** Set exercise **
Copy every line of the records below that holds the word "scene".

** Available data **

———

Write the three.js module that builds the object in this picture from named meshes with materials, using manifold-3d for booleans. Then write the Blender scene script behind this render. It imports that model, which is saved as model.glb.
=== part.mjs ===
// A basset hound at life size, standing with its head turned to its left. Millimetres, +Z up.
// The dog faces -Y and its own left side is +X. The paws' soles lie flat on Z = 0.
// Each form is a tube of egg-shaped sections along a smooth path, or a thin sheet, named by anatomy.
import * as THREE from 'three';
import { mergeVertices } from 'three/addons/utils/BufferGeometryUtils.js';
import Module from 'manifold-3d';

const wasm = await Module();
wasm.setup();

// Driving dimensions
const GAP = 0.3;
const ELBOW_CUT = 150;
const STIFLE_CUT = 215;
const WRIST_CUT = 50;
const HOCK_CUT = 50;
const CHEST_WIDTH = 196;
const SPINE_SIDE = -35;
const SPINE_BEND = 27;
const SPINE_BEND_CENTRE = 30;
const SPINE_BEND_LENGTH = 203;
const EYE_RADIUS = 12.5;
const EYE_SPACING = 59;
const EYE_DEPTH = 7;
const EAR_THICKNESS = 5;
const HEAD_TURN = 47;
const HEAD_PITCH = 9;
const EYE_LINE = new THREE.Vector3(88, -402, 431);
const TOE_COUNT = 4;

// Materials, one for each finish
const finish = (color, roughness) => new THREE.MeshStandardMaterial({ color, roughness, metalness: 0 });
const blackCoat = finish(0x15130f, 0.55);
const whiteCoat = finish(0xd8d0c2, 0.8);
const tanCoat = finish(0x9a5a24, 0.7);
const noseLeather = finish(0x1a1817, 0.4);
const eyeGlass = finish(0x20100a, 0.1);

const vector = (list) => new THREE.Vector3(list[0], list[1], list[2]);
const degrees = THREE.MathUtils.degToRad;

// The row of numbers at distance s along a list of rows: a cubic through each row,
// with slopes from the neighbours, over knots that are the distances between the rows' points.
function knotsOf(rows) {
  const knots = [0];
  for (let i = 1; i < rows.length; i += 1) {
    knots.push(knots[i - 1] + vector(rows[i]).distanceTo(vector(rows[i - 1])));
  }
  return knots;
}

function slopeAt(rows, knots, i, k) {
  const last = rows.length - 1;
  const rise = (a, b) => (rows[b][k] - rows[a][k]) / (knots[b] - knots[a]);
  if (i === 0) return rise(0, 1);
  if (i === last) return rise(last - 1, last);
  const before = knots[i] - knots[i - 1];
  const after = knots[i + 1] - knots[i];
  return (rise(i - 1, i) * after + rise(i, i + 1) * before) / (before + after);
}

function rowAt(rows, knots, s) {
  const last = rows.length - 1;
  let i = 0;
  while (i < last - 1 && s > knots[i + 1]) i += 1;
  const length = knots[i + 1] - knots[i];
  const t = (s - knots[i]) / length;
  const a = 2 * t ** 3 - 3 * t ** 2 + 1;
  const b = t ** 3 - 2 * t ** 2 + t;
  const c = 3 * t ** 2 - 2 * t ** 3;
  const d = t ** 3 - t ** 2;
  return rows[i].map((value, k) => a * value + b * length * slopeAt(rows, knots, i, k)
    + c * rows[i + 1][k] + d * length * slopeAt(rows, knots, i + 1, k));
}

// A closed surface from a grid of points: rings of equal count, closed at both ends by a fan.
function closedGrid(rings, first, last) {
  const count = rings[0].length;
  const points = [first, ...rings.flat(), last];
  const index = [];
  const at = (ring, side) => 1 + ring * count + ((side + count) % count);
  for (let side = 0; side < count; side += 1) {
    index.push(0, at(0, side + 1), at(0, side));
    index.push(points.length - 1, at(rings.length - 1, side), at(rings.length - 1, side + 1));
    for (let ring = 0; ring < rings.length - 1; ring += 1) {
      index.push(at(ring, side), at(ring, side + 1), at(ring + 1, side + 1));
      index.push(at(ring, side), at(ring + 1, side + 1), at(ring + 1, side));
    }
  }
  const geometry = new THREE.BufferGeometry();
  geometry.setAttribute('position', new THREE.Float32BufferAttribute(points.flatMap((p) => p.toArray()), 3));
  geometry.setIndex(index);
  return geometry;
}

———

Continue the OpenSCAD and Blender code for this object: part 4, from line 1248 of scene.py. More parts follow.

———

** Correct answer **
Write the three.js module that builds the object in this picture from named meshes with materials, using manifold-3d for booleans. Then write the Blender scene script behind this render. It imports that model, which is saved as model.glb.
Continue the OpenSCAD and Blender code for this object: part 4, from line 1248 of scene.py. More parts follow.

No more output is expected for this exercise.